Further to the previous article on the 2010 Blogisattva Awards I posted a link to one of the items from "Sweep the dust, Push the dirt", winner of "Post of the Year" onto the Women and the Forest Sangha facebook page. The piece is from another Buddhist blogger "Angry Asian Buddhist" and is entitled "On white women and Buddhism".
Following this I received the following from Thanissara Mary Weinberg,
Hi Stephen,
"tnx for posting this.. Along with 3 other facilitators, I am co facilitator of the Community Dharma Leader Program at Spirit Rock - a 2 year leadership training. One of the central focuses of the training is diversity and inclusion of marginalized communities.

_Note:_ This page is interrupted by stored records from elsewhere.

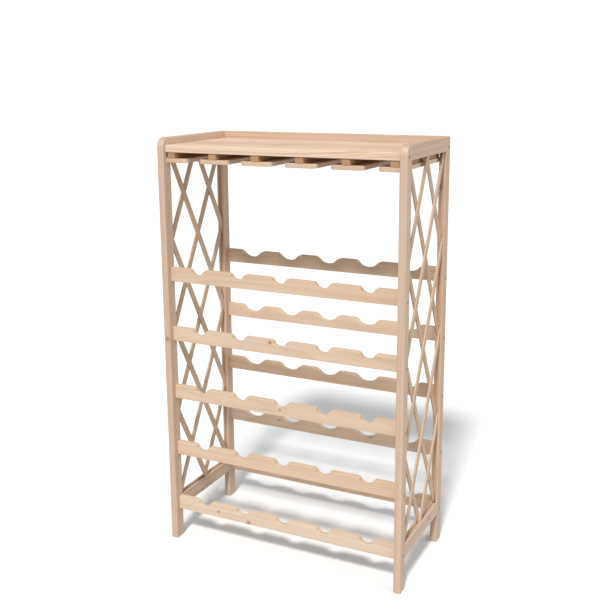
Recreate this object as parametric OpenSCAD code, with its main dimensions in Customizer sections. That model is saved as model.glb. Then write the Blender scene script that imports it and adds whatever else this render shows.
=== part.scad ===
// Free-standing wine rack of plain fir. Two side frames, filled with slanted slats,
// carry five pairs of notched rails: a bottle's neck lies in the front rail and its
// body in the rear one. A boarded top has stem rails for glasses hung underneath.
// Millimetres, +Z up, front towards -Y, origin on the floor under the middle.

/* [Overall] */
// Width over the posts' outer faces
rack_w = 512; // [410:1:640]
// Depth over the posts' front and rear faces
rack_d = 242; // [200:1:300]
// Height from the floor to the posts' tops
rack_h = 840; // [700:1:1010]

/* [Posts] */
// Thickness of a post, across the rack's width
post_t = 14; // [12:0.5:18]
// Breadth of a post, along the rack's depth
post_b = 24; // [20:0.5:32]
// Radius of a front post's top front corner
post_front_r = 18; // [6:1:20]
// Radius of a rear post's top rear corner
post_rear_r = 5; // [2:1:20]

/* [Bottle rails] */
// Number of rows of bottles
rows = 5; // [2:1:5]
// Bottles in a row
columns = 5; // [3:1:5]
// Height of every rail in the rack
rail_h = 28; // [25:0.5:36]
// Thickness of the bottle rails
rail_t = 12; // [10:0.5:16]
// Floor to the underside of the lowest rails
first_row_z = 63; // [40:1:100]
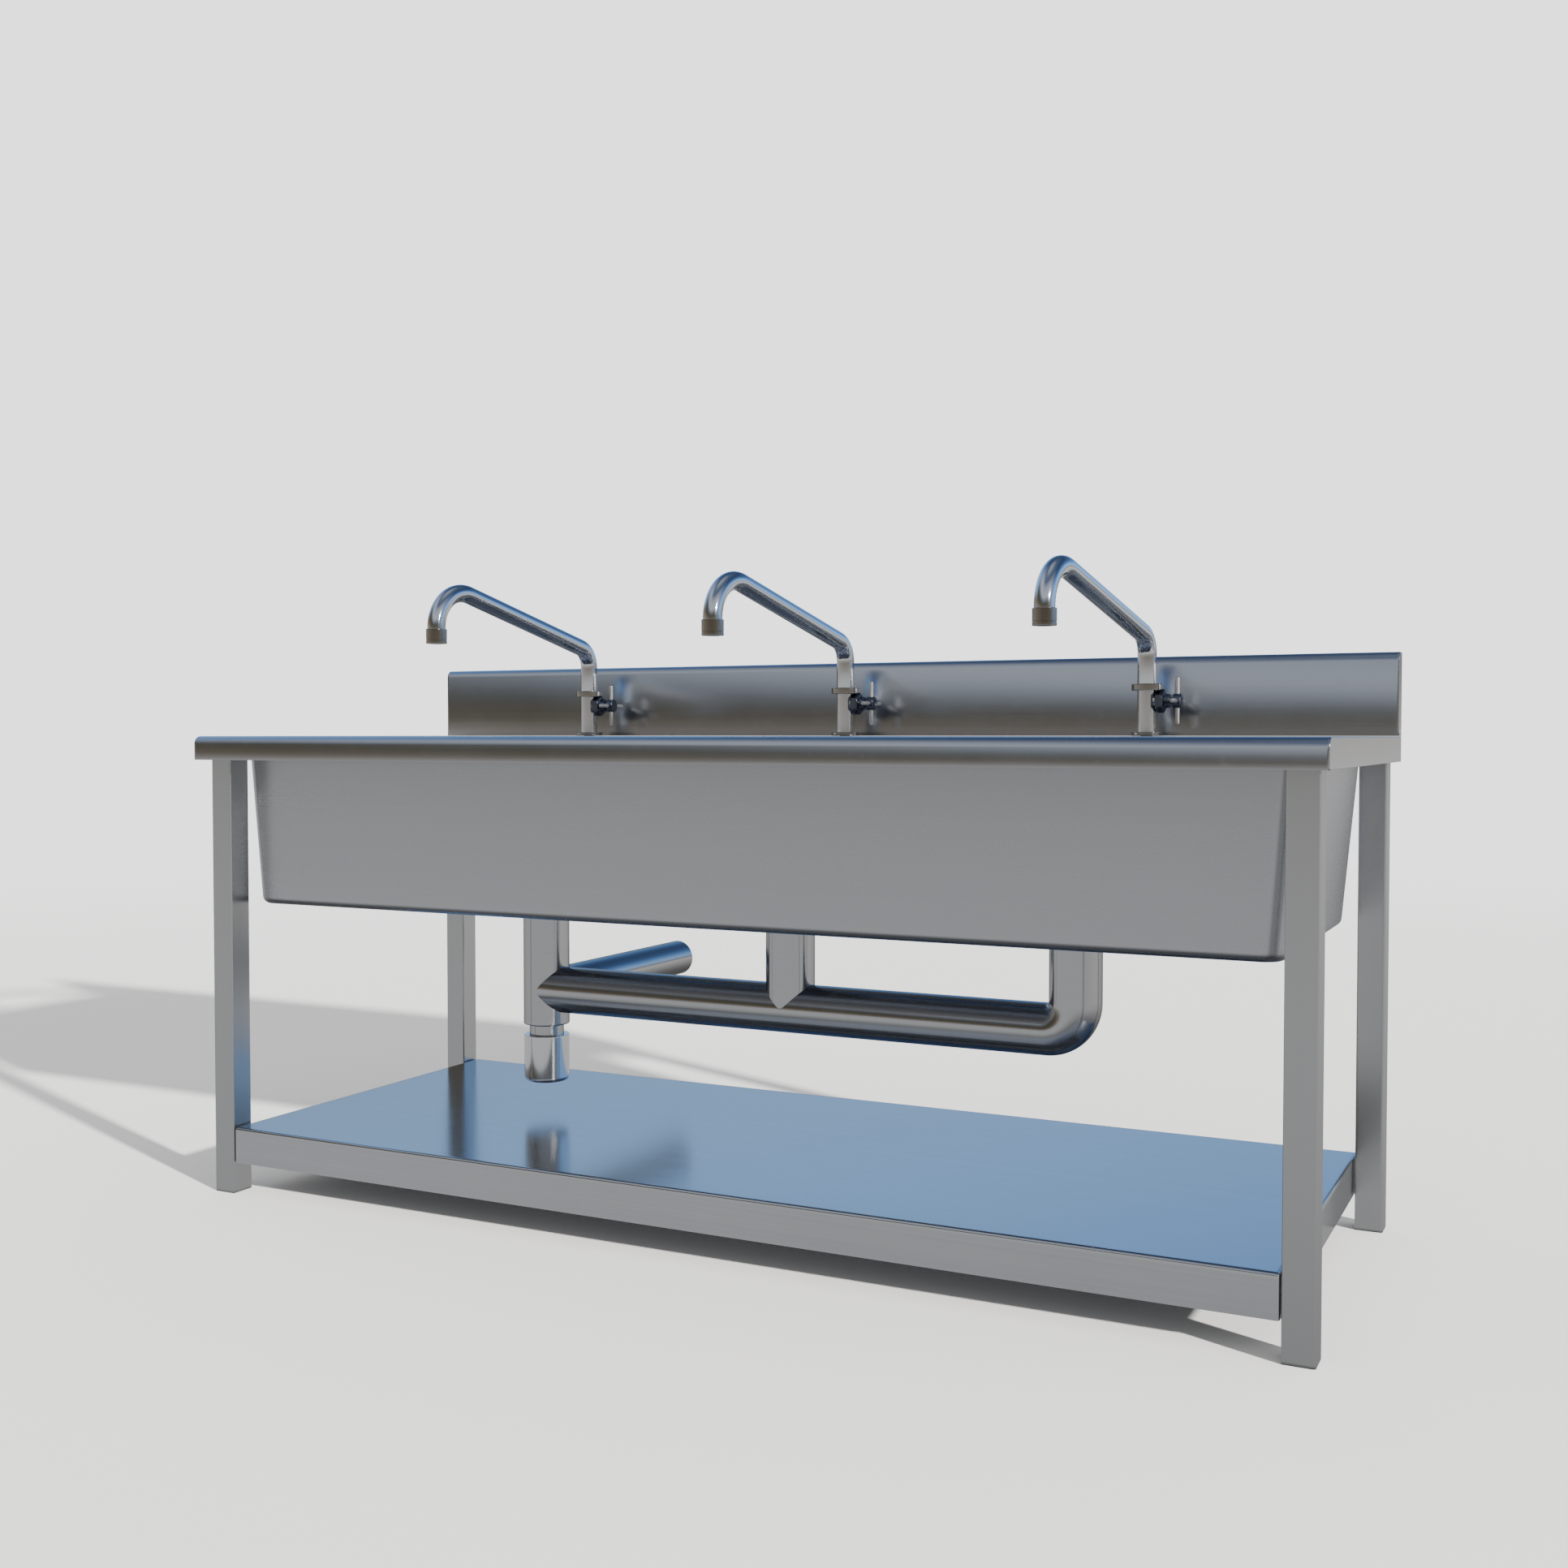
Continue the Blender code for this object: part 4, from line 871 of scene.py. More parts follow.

It's taken a lot of hard work by some POC (People of Colour) Dharma leaders and community - to make conscious some of the issues raised in this article. It takes a particular kind of focus to explore bringing accessibility to Dharma, and visibility, to those communities who are marginalized because of race, sexual orientation, class, economic income - at present in the West, Dharma teachers, resources, power, narrative, tends to be very much in the white middle-upper class domain. As we can see from the dialogue around gender equity in Buddhist monasticism, it takes a lot to educate about the impact of assumed entitlement - how that tends to exclude, dis-empower and undermine the growth of leadership in those who are not offered the same levels of support, encouragement, resources and respect. Entitlement makes huge amounts of the lived reality, of those who struggle as a consequence of disparity, entirely invisible. I see Awakening not only a transcendence of our conditioned views about those who appear different - but Awakening is a process that directly uncovers and makes conscious our learned individual, cultural and collective prejudice's. This is painful work and requires much inner honesty and reflection."